Since we've got some time, V.J. and I work on a shorted route to Don's house for tomorrow. Nothing seems to be much quicker than what I had originally planned, which will get us there later than I want to be. After much Google mapping and staring at the ancient papyrus with the squiggly lines, I decide I'll call Don. If anybody would know a shorter way he would. Sure enough, he knows a shortcut, not on the map, that goes through a military base. He tells me

"You'll have to have your registration and insurance papers because they will check them at the gate. But it's some really good technical stuff to ride."

"As always Don, thanks a bunch.
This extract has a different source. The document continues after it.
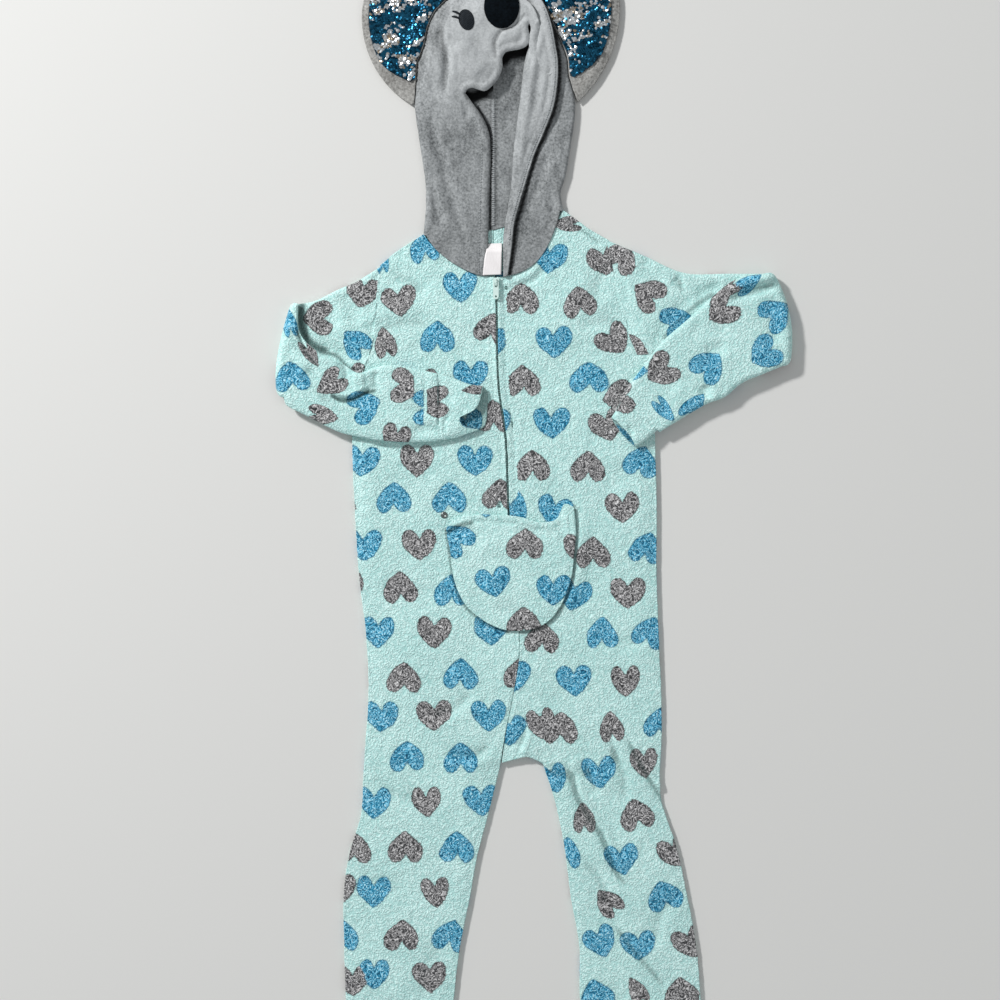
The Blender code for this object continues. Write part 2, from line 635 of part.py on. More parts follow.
def build():
    for item in list(bpy.data.objects):
        bpy.data.objects.remove(item)

    mint = finish("mint_plush", "C8EFE6", 0.95)
    grey = finish("grey_plush", "8F9294", 0.95)
    dark = finish("dark_applique", "1E232B", 0.9)
    sequins = finish("sequins", "15688F", 0.3, 0.6)
    tape = finish("zip_tape", "9FC9C2", 0.8)
    enamel = finish("enamelled_metal", "D5EFE8", 0.35, 0.2)
    steel = finish("snap_metal", "8C9298", 0.3, 1.0)
    satin = finish("label_satin", "F4EEF0", 0.5)

    back_panel("back_left", LEFT_SIDE, LEFT_BACK_NECK, LEFT_INNER, -1, mint)
    back_panel("back_right", RIGHT_SIDE, RIGHT_BACK_NECK, RIGHT_INNER, 1, mint)
    front_panel("front_left", LEFT_SIDE, LEFT_NECK, LEFT_INNER, -1, mint)
    front_panel("front_right", RIGHT_SIDE, RIGHT_NECK, RIGHT_INNER, 1, mint)

    left_hole, right_hole = LEFT_SIDE[LEFT_ARMHOLE], RIGHT_SIDE[RIGHT_ARMHOLE]
    left_shares, right_shares = ring_shares(left_hole), ring_shares(right_hole)
    sleeve("sleeve_left", left_hole, LEFT_SLEEVE, -1, mint, left_shares)
    sleeve("sleeve_right", right_hole, RIGHT_SLEEVE, 1, mint, right_shares)
    sleeve("cuff_left", None, LEFT_CUFF, -1, mint, left_shares)
    sleeve("cuff_right", None, RIGHT_CUFF, 1, mint, right_shares)

    def left_section(row):
        return hood_left_section(row, FACE_SPREAD if row[0] > FACE_FROM else NECK_SPREAD)

    hood_half(
        "hood_left", HOOD_LEFT, left_section, LEFT_NECK,
        ((0, 382), (-90, 379)), (0, 0), grey,
    )
    hood_half(
        "hood_right", HOOD_RIGHT, hood_right_section, RIGHT_NECK,
        ((0, 382), (-3, 394)), (LAPEL_NECK[0], LAPEL_NECK[2]), grey,
    )

    left_rows = [row for row in HOOD_LEFT if 535 < row[0] < 705]
    right_rows = [row for row in HOOD_RIGHT if 535 < row[0] < 705]
    ear("ear_left", LEFT_EAR, -1, EAR_FOOT[0], left_rows, grey, sequins)
    ear("ear_right", RIGHT_EAR, 1, EAR_FOOT[1], right_rows, grey, sequins)

    outline_piece("eye_left", oval(*EYE), FACE_TOP + GAP, EYE_THICK, dark)
    outline_piece("eye_right", oval(*HIDDEN_EYE), HIDDEN_EYE_Z, HIDDEN_EYE_THICK, dark)
    outline_piece("nose", oval(*NOSE), FACE_TOP + GAP, NOSE_THICK, dark)

    pocket(mint)
    snap_x, snap_y, snap_radius, snap_height = SNAP
    rivet = oval(snap_x, snap_y, snap_radius, snap_radius, 0, 16)
    outline_piece("snap", rivet, TOP_Z + GAP, snap_height, steel)

    zip_tape("zip_tape_left", -1, tape)
    zip_tape("zip_tape_right", 1, tape)
    slider(enamel)
    pull_tab(enamel)

    label = [[(left, y, z), (right, y, z)] for y, left, right, z in LABEL]
    wall("neck_label", label, raised(label, LABEL_THICK), satin)


build()
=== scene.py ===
import math

import bmesh
import bpy
import numpy as np
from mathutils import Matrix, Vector
from mathutils.bvhtree import BVHTree
from mathutils.geometry import delaunay_2d_cdt
from mathutils.kdtree import KDTree


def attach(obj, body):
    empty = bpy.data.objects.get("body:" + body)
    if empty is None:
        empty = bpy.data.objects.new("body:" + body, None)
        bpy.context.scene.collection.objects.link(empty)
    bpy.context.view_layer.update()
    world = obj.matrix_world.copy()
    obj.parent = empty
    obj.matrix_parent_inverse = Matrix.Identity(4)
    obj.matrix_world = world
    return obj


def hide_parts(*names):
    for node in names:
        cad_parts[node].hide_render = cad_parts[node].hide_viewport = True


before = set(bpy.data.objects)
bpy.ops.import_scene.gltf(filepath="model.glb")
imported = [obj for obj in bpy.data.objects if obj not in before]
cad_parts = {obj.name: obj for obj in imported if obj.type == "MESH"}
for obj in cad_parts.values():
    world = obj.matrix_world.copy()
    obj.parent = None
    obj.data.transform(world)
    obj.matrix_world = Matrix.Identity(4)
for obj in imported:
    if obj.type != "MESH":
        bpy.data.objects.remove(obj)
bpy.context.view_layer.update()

mm = 0.001  # every size below is in millimetres
clothThickness = 2.6
layerGap = 0.3
seamHeight = 5.5  # top of a front panel at its side seam
deckHeight = 8.8  # top of a front panel away from its seams
tubeHeight = 8.8


# numbers and curves

def spline(knots, values, at):
    # smooth curve through a table's values, read at the given places
    knots, values, at = (np.asarray(a, float) for a in (knots, values, at))
    wide = values.reshape(len(values), -1)
    gap = np.diff(knots)[:, None]
    rise = np.diff(wide, axis=0) / gap
    slope = np.vstack([rise[:1], (rise[:-1] * gap[1:] + rise[1:] * gap[:-1]) / (gap[:-1] + gap[1:]), rise[-1:]])
    spot = np.clip(np.searchsorted(knots, at, side="right") - 1, 0, len(knots) - 2)
    step = gap[spot]
    t = np.clip((at - knots[spot])[:, None] / step, 0, 1)
    blended = (wide[spot] * (1 + 2 * t) * (1 - t) ** 2 + wide[spot + 1] * t ** 2 * (3 - 2 * t)
               + slope[spot] * step * t * (1 - t) ** 2 - slope[spot + 1] * step * t ** 2 * (1 - t))
    return blended.reshape((len(at),) + values.shape[1:])


def chordPlaces(points):
    steps = np.linalg.norm(np.diff(points, axis=0), axis=1)
    return np.concatenate([[0], np.cumsum(steps)])


def smoothLine(points, spacing):
    # a run of table points as a smooth line with even points
    points = np.asarray(points, float)
    places = chordPlaces(points)
    count = max(2, int(round(places[-1] / spacing)) + 1)
    return spline(places, points, np.linspace(0, places[-1], count))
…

And I reckon I'll see you tomorrow."

Just as a back up, I formulate a plan that will take us down to the Bixby Bridge then backup through Carmel, Salinas, and then a lovely road called 198 through Coalinga. I figure if push comes to shove, we should be able to make some really good time this way.

 
 
 
 

Not only have V.J. and Miss Mo put us up for the evening, they have prepared a traditional Indian meal that would make your tongue beat your brains out. Rich and Miss Arlene have come over also and it's great to catch up with them also. I do ask Rich -

"Have you ever used that GPS yet?" referring to our missed connection the last time I was out.

We both just laugh and I give him and Miss Arelene a big hug. It's a great time of food and fellowship and it comes to end far too soon.

 
 
 
 
We decide that breakfast at Alice's will just take too long since they don't open until late, so we will meet Rich and Martin, another ST rider, there in the morning and they'll run down the coast a little ways with us. Once again, it's been a great day and my heart and my stomach are full. I retire to the land of sweet dreams, thankful such good friends who not only share their home but their hearts.